La pratique du blason n'est pas la même chez tous les peuples qui ont des armoiries ; et, sauf quelques règles générales qui ont été adoptées par tous, il y a des différences assez marquées, pour que nous ayons cru devoir terminer cet exposé par quelques indications à ce sujet.
En France
En France, le blason est généralement plus exact dans la pratique que dans les autres pays, parce que c'est en France que les premières règles ont été posées ; aussi est-ce dans les armoiries françaises qu'on rencontre le plus de pièces primitives dites
honorables, lesquelles sont, comme on sait, les marques de la plus ancienne comme de la meilleure noblesse.
L'azur ou le bleu et l'or dominent dans le blason français ; la cause en est, qu'indépendamment des circonstances qui ont fait adopter en France le bleu de préféfenee à une autre couleur, les nobles prirent généralement pour leurs armoiries les couleurs choisies par le souverain, qu'ils tenaient à honneur de porter comme marques de sujétion et de nationalité, surtout, à une époque où, les armées réunies de divers peuples n'avaient pas, comme de nos jours, des uniformes et des cocardes qui les fissent reconnaître. C'est par le même motif que les pièces naturelles ou artificielles sont venues se placer, à l'imitation des trois fleurs de lis de-France, au nombre de trois sur l'écu ; comme autrefois, avant la: réduction des fleurs de lis à ce nombre par le roi Charles vi, c'était au contraire en semé que les petites pièces étaient distribuées sur le champ de la robe, de la cotte d'armés et de l'écu.
Les nobles de l'ancien duché de Bourgogne adoptèrent la couleur gueules à l'imitation de leurs souverains, comme aussi la dévotion à saint André multiplia les sautoirs ou croix de Saint-André dans les armoiries des seigneurs bourguignons.
Par le même motif d'imitation et de sujétion, les gentilshommes bretons placèrent l'hermine dans leurs armoiries, ainsi que des billettes, à cause de l'illustre maison de Beaumanoir, et des mâcles à cause de celle de Rohan.
Les brisures introduites dans les armoiries des princes français mirent ce genre de modification fort à la mode parmi les seigneurs leurs sujets.
Les chefs et les bandes sont fréquents dans les armoiries des plus grandes familles des provinces centrales de la France, probablement à cause de la maison de Poitiers, qui était très influente dans le Dauphiné et le Valentinois.

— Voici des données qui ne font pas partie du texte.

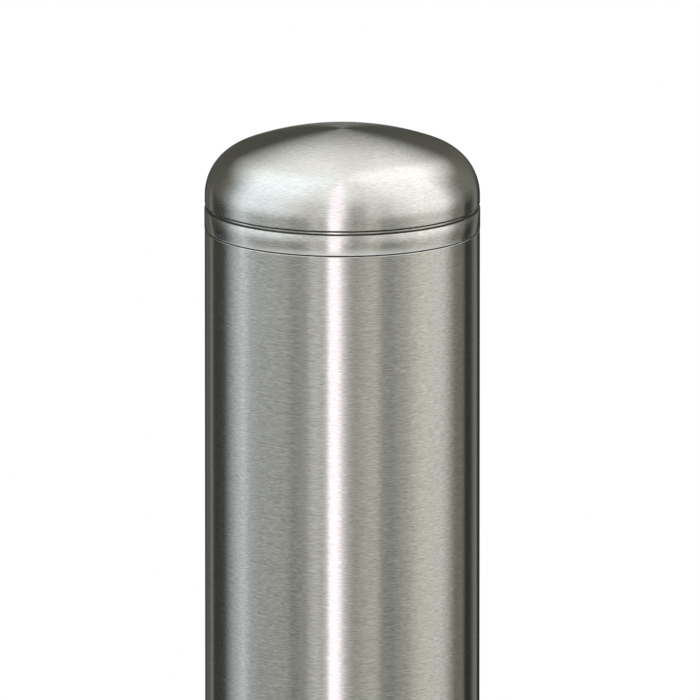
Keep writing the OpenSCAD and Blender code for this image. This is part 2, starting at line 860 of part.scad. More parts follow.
module dust_cover_pivot() {
    seat = ground_z + lid_gap + dust_t + lid_gap;
    color(steel) translate([pivot_off, spindle_y, 0]) difference() {
        union() {
            ring(pivot_r, 0, flange_z, seat + e);
            ring(pivot_head_r, 0, seat, seat + pivot_head_t);
        }
        translate([0, 0, seat + pivot_head_t]) socket(pivot_r * 0.6);
    }
}

dome_cap();
collar_ring();
post_tube();
head_plate();
cap_stud();
cap_stud_nut();
top_clevis();
top_clevis_screws();
top_clevis_pin();
top_pin_clip();
top_eye_fitting();
gas_cylinder();
rod_gland();
foot_ring();
lower_guide_ring();
guide_ring_screws();
base_plate();
casing_tube();
flange_gussets();
head_flange();
anchor_bars();
drain_spigot();
drain_strainer();
anti_rotation_rail();
bottom_buffers();
upper_guide_bush();
stop_ring();
stop_buffer();
wiper_seal();
surround_cover();
cover_screws();
base_clevis();
base_clevis_screws();
base_clevis_pin();
base_pin_clip();
rod_eye_fitting();
piston_rod();
piston();
piston_nut();
lock_body();
lock_base();
lock_base_screws();
lock_screws();
spindle_seal();
lock_spindle();
rack_bolt();
dust_cover();
dust_cover_pivot();
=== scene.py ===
"""Studio scene of a retractable bollard: brushed stainless post, galvanised ground casing, key lock.

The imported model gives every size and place. New pieces are made beside it in metres, in the same frame.
"""

import json
import math

import bmesh
import bpy
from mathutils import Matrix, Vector


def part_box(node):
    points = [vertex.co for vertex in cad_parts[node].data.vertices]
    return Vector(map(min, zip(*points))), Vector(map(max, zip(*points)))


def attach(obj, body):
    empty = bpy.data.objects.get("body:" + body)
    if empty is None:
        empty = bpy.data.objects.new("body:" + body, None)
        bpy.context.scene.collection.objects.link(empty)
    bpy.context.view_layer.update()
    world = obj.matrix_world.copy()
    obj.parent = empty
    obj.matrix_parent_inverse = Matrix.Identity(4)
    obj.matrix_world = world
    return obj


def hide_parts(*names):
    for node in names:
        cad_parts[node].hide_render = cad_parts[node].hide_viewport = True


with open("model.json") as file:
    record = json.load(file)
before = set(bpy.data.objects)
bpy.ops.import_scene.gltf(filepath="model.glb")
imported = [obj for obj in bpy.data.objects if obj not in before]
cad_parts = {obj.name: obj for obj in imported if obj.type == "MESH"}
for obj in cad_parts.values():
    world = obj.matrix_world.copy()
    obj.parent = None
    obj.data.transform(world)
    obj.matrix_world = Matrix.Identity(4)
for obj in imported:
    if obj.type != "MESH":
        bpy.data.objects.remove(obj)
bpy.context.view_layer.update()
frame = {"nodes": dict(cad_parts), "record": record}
NODES = frame["nodes"]


# ---------- places, all read from the frame ----------

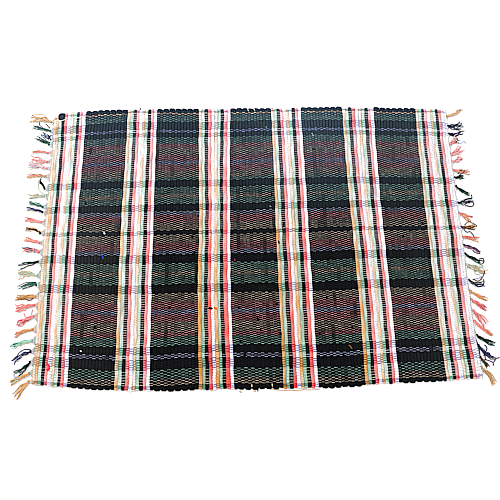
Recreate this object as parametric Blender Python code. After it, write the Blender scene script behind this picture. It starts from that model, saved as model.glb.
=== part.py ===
"""Flat woven cotton rag rug, about 0.89 x 0.63 m, with a knotted fringe at each end.

Metres, +Z up. X runs along the rug, which is the way its thin warp yarns run, and Y
runs across it, which is the way its thick rag wefts run. The underside lies on Z = 0.
The rug is three pieces: the woven cloth, and the warp ends at its left and right ends,
which are gathered into knots and left as loose tassels.
"""

import math

import bmesh
import bpy
import numpy as np

MM = 0.001

# The cloth
PICKS = 132             # rag wefts, laid side by side from the left end to the right end
PICK_WIDTH = 6.82 * MM
END_PICKS = 2           # picks at each end that the maker beat up tighter
END_PICK_WIDTH = 4.8 * MM
RIDGE_HEIGHT = 5.2 * MM
VALLEY_HEIGHT = 3.9 * MM
EDGE_HEIGHT = 2.6 * MM
LOOP_BULGE = 1.4 * MM   # how far each weft's turn stands out of the selvedge
LOOP_INSET = 1.0 * MM   # how far the cloth draws in between two turns
EDGE_ROUND = 6.0 * MM   # width of the rounded selvedge
CLOTH_ROWS = 7          # rows of faces between the two selvedges
RIB_SWELL = 0.07        # how much a rib's height varies, as a share of it
TURN_SWELL = 0.5        # how much the turns at the selvedges vary, as a share of the bulge
# Waves of the hand's unevenness: turns along a metre, turns across, and where each starts
WAVES = ((31.0, 2.1, 0.0), (73.0, -4.3, 1.0), (171.0, 7.9, 2.0))

# The fringe
PIECE_GAP = 0.3 * MM    # between the cloth and the fringe's strip
STRIP_REACH = 0.99      # how much of the end the strip runs along
STRIP_WIDTH = 3.0 * MM
STRIP_HEIGHT = 3.2 * MM
KNOT_OUT = 4.6 * MM     # from the cloth's end to the middle of a knot
KNOT_HALF = (3.4 * MM, 3.8 * MM, 3.0 * MM)
KNOT_LIFT = 3.2 * MM
ROOT_OUT = 2.2 * MM     # where the locks begin, inside the strip
ROOT_SPACING = 1.6 * MM
TIP_SPACING = 2.3 * MM
LOCK_HEIGHT = 2.2       # of a lock, as a share of its half width
LOCK_WIDTHS = (0.62 * MM, 0.66 * MM, 0.98 * MM, 0.92 * MM, 0.45 * MM)

COTTON_BLACK = (0.035, 0.04, 0.05, 1.0)
COTTON_PEACH = (0.80, 0.42, 0.24, 1.0)

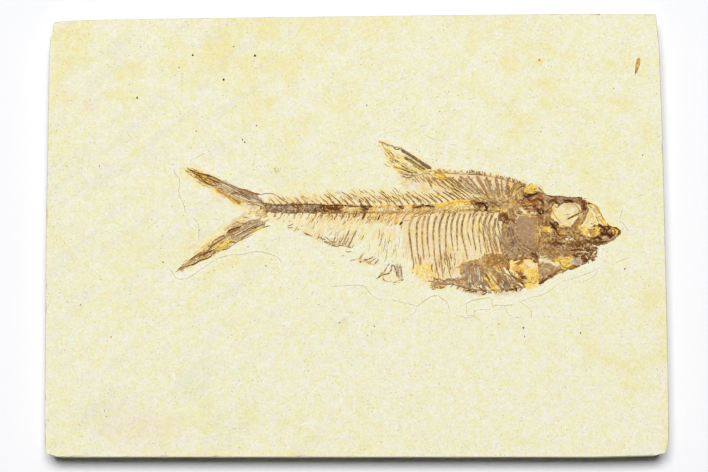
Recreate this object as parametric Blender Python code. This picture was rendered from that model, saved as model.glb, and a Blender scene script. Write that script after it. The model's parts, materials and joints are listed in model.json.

Plusieurs familles de la Franche-Comté portent des billettes à l'exemple des anciens comtes de cette province…
En Provence, on voit beaucoup d'armoiries qui diffèrent totalement de celles des provinces voisines, parce que la plupart des anciennes familles de ce pays sont originaires d'Italie et d'Espagne ; c'est ainsi que l'on trouve beaucoup de tours, de châteaux, de tourteaux, de besants, d'étoiles, de croix, etc.
Les croix comme les coquilles sont également très répandues en Normandie : les croix parce que ce pays a donné beaucoup de chevaliers aux croisades, et les coquilles par dévotion à saint Michel.
Les pals et les bordures sont très répandus dans le Languedoc, à l'imitation des maisons de Catalogne, de Foix et d'Aragon, comme les lions et les léopards sont fréquents en Guyenne, dans la Normandie et la Picardie parce que ces trois provinces en portent dans leurs armoiries, et aussi par suite de l'occupation anglaise.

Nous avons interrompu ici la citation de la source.